Probably a lot more in property taxes.

— Imposing a local sales tax of a half-cent to a cent and a half, if the state would allow it.

We believe you get the picture.

As we said in September when the state effort geared up — a tax is a tax is a tax.

What government gives with one hand, it tends to take away with the other and our fear — our very real fear — is eliminating or modifying a tax with constitutional protections and opening the door to the-skies-the-limit alternatives.

Think we’re exaggerating?

All of us who own property have our tax bills in hand.

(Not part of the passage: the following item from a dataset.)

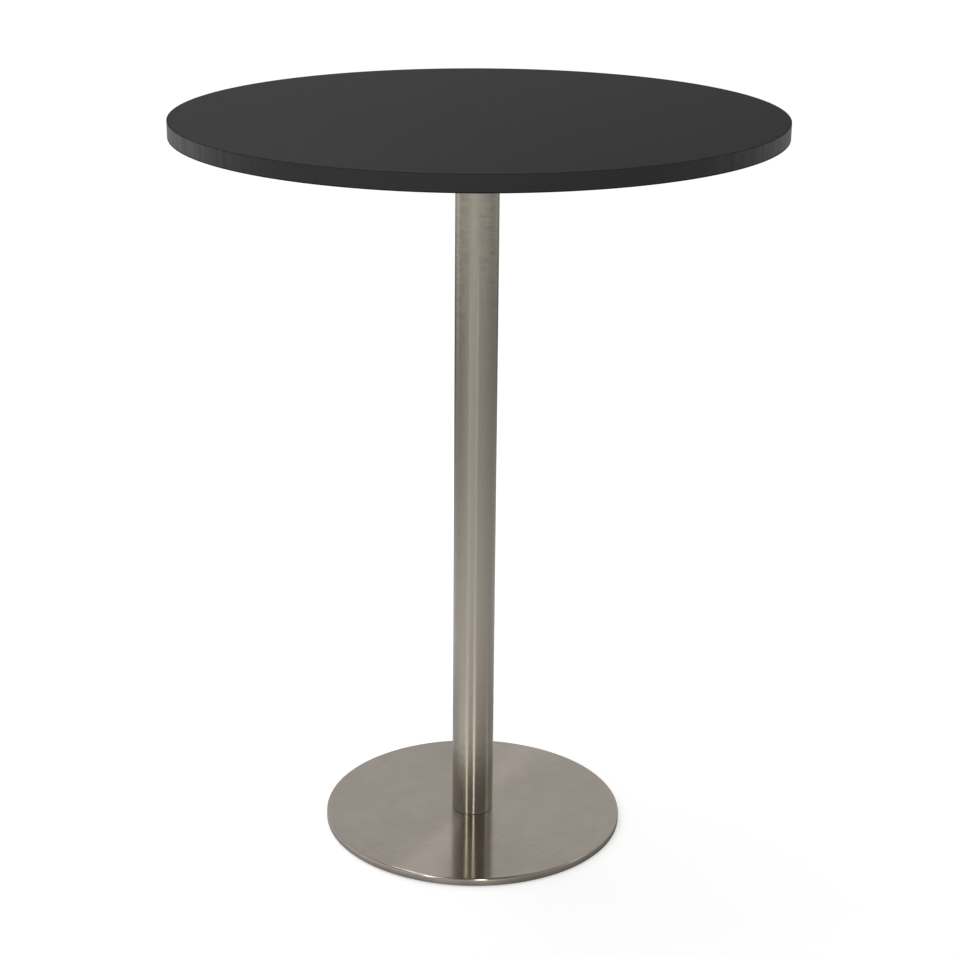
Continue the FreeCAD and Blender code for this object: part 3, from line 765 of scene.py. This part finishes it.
world = bpy.data.worlds.new("studio_world")
bpy.context.scene.world = world
world.use_nodes = True
surround = world.node_tree
direction = surround.nodes.new("ShaderNodeSeparateXYZ")
feed(surround, direction,
     Vector=surround.nodes.new("ShaderNodeTexCoord").outputs["Generated"])
left, front, above = (
    ramp(surround, direction.outputs[axis], "SMOOTHSTEP", From_Min=start, From_Max=full)
    for axis, start, full in PATCH_SIDES)
patch = arithmetic(surround, "MULTIPLY", arithmetic(surround, "MULTIPLY", left, front), above)
in_gloss = arithmetic(surround, "MULTIPLY_ADD", patch, -PATCH_DEPTH, SURROUND_REFLECTED)
feed(surround, surround.nodes["Background"], Color=(1, 1, 1, 1),
     Strength=ray_strength(surround, SURROUND_LIGHT, SURROUND_SEEN, in_gloss))

GLOSS_LAMP_COLOR = (0.95, 1.0, 0.985)


def area_lamp(name, azimuth, elevation, distance, width, height, power, aim_height=0.1,
              lights_all=True):
    """A rectangular lamp; azimuth 0 is in front of the table and 90 to its right, in degrees.

    It points at the table's axis, at the aim's height. A lamp that does not light all shows
    only in the gloss of what it shines on.
    """
    a, e = math.radians(azimuth), math.radians(elevation)
    light = bpy.data.lights.new(name, "AREA")
    light.shape = "RECTANGLE"
    light.size, light.size_y, light.energy = width, height, power
    light.color = (1, 1, 1) if lights_all else GLOSS_LAMP_COLOR
    lamp = placed(name, light)
    lamp.location = (
        distance * math.sin(a) * math.cos(e),
        -distance * math.cos(a) * math.cos(e),
        aim_height + distance * math.sin(e),
    )
    lamp.rotation_euler = Euler((math.pi / 2 - e, 0, a))
    lamp.visible_diffuse = lamp.visible_camera = lights_all


area_lamp("overhead_softbox", azimuth=-150, elevation=52, distance=1.6, width=0.7, height=0.7,
          power=13, aim_height=1.0)
area_lamp("side_softbox", azimuth=-43, elevation=54, distance=3.0, width=1.1, height=1.3,
          power=14)
for lamp_name, azimuth, width, power in (("strip_left", -34, 1.25, 215),
                                         ("strip_front", 7, 1.4, 260),
                                         ("strip_right", 92, 3.5, 80)):
    area_lamp(lamp_name, azimuth, elevation=33, distance=12.0, width=width, height=4.4,
              power=power, lights_all=False)

RING_NEAR = 0.15
RING_FAR = 15.0
RING_HEIGHT = 0.0003
RING_TONE = 0.97
# The cosine of the azimuth: its strength and the azimuth where it is brightest, in degrees.
RING_SIDE = (0.29, -46)
# Each dip: its distance, its spread as a logarithm, its depth, how far it sways to the right.
RING_DIPS = ((0.38, 0.35, 0.42, 0.0), (3.2, 0.72, 0.97, 0.15))
# The far brightness: where it sets in and is full, its tone, and the cosine of the azimuth.
RING_FAR_LIGHT = (4, 9, 1.1, 0.9)
# The shade under the rim: its distance, half width and depth.
RIM_SHADE = (0.225, 0.022, 0.7)
# Each pool of light: azimuth and half width in degrees, distance, spread as a logarithm, strength.
FLOOR_POOLS = (
    (-55, 33, 0.27, 0.45, 0.58), (-55, 45, 0.28, 0.12, 0.7), (-15, 21, 3.3, 1.0, 0.32),
    (-14, 8, 0.243, 0.1, 0.15), (-33, 14, 0.243, 0.12, -0.25), (-118, 18, 6.0, 0.7, 0.8),
    (122, 22, 6.0, 0.7, 0.35),
)
# Each ray of light starts beside the base: azimuth and half width in degrees, strength.
FLOOR_RAYS = ((-36, 8, 1.3), (6, 7, 3.1), (84, 8, 0.5))
RAY_START = 0.27
RAY_END = 0.9
# The rays begin from nothing at this distance and are full a little farther out.
RAY_ONSET = (0.25, 0.04)


def bell(value, middle, half_width):
    """A bell that is 1 in the middle: e to the power of -((value - middle) / half width)^2."""
    return np.exp(-((value - middle) / half_width) ** 2)


def reflected_floor(name, turns=360, rings=90):
    """What the polished steel sees of the floor: a flat ring of grey that its mirror rays meet.

    Strength = (middle tone + a cosine of the azimuth) * (1 - a shallow dip near the base) * (1 - a
    deep dip 3 m away), both bell-shaped in the logarithm of the distance, + a far brightness that
    sets in between 4 and 9 m, + pools of light, all * (1 - the shade under the rim), + narrow
    rays, which fade as the fourth power of the distance left to their ends.
    """
    azimuth = np.linspace(0, 2 * math.pi, turns, endpoint=False)[None, :]
    reach = np.geomspace(RING_NEAR, RING_FAR, rings)[:, None]
    across, along = reach * np.sin(azimuth), -reach * np.cos(azimuth)
    points = np.stack([across, along, np.full_like(across, RING_HEIGHT)], axis=-1)
    degrees = (np.degrees(azimuth) + 180) % 360 - 180
    side, brightest = RING_SIDE
    tone = RING_TONE + side * np.cos(azimuth - math.radians(brightest))
    for distance, spread, depth, sway in RING_DIPS:
        tone = tone * (1 - depth * bell(np.log(reach / distance), sway * np.sin(azimuth), spread))
    onset, full, far_tone, far_side = RING_FAR_LIGHT
    far_light = eased_step(np.log(reach / onset) / math.log(full / onset))
    tone = tone + (far_tone + far_side * np.cos(azimuth)) * far_light
    for middle, half_width, distance, spread, strength in FLOOR_POOLS:
        tone = tone + (strength * bell(degrees, middle, half_width)
                       * bell(np.log(reach / distance), 0, spread))
    rim_distance, rim_width, rim_depth = RIM_SHADE
    tone = tone * (1 - rim_depth * bell(reach, rim_distance, rim_width))
    fade = (np.clip((RAY_END - reach) / (RAY_END - RAY_START), 0, 1) ** 4
            * np.clip((reach - RAY_ONSET[0]) / RAY_ONSET[1], 0, 1))
    for middle, half_width, strength in FLOOR_RAYS:
        tone = tone + strength * fade * bell(degrees, middle, half_width)
    mesh = bpy.data.meshes.new(name)
    mesh.from_pydata(points.reshape(-1, 3).tolist(), [],
                     ring_faces(rings, turns).reshape(-1, 4).tolist())
    tones = mesh.attributes.new("tone", "FLOAT", "POINT").data
    tones.foreach_set("value", tone.astype(np.float32).ravel())
    material, tree, shader = new_material(name, Base_Color=(0, 0, 0, 1), Specular_IOR_Level=0.0,
                                          Emission_Color=(1, 1, 1, 1))
    tone_of_place = tree.nodes.new("ShaderNodeAttribute")
    tone_of_place.attribute_name = "tone"
    feed(tree, shader, Emission_Strength=tone_of_place.outputs["Fac"])
    material.cycles.emission_sampling = "NONE"
    mesh.materials.append(material)
    ring = placed(name, mesh)
    ring.visible_camera = ring.visible_diffuse = False
    ring.visible_shadow = ring.visible_transmission = False


reflected_floor("reflected_floor")

# Camera: level sideways, tipped down, with a slight turn to the left of the table.
PICTURE_PIXELS = 958
FOCAL_PIXELS = 2080.4
SENSOR_WIDTH = 36.0
CAMERA_DISTANCE = 2.8667
CAMERA_HEIGHT = 1.5585
CAMERA_PITCH = 0.3550
CAMERA_YAW = -0.0243
CENTRE_SHIFT = (-51.6, 33.9)
camera_data = bpy.data.cameras.new("camera")
camera_data.sensor_width = SENSOR_WIDTH
camera_data.lens = FOCAL_PIXELS * SENSOR_WIDTH / PICTURE_PIXELS
camera_data.shift_x = -CENTRE_SHIFT[0] / PICTURE_PIXELS
camera_data.shift_y = CENTRE_SHIFT[1] / PICTURE_PIXELS
camera = placed("camera", camera_data)
camera.location = (0, -CAMERA_DISTANCE, CAMERA_HEIGHT)
camera.rotation_euler = Euler((math.pi / 2 - CAMERA_PITCH, 0, -CAMERA_YAW))
bpy.context.scene.camera = camera
bpy.context.scene.view_settings.view_transform = "Standard"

How much did your bill go up due to the city of Cape Coral’s fire services “assessment,” originally designed to offset property taxes, not supplement them?

Call them assessments, call them what you will — let us repeat: A tax is a tax is a tax. 

Any move to eliminate property taxes, or minimize them by raising the sales tax on the state level would be a tax shift, not a tax savings, unless the un-capped, exemption-less non-ad valorem component of Florida’s property tax bills are considered as part of the reform.

Property owners in Florida do not need our constitutional Save-Our-Homes protections and exemptions removed or modified, leaving long-time homeowners, disabled veterans, older property owners and more vulnerable to being “assessed” out of their homes.

Tax relief?

We’re for it.

We’re also for tax protection, a continued fail at the state level which has long allowed “assessments” and other end-runs around Florida’s constitutional millage cap.

We urge our state legislature to make protection priority one if it truly wants to tackle tax reform.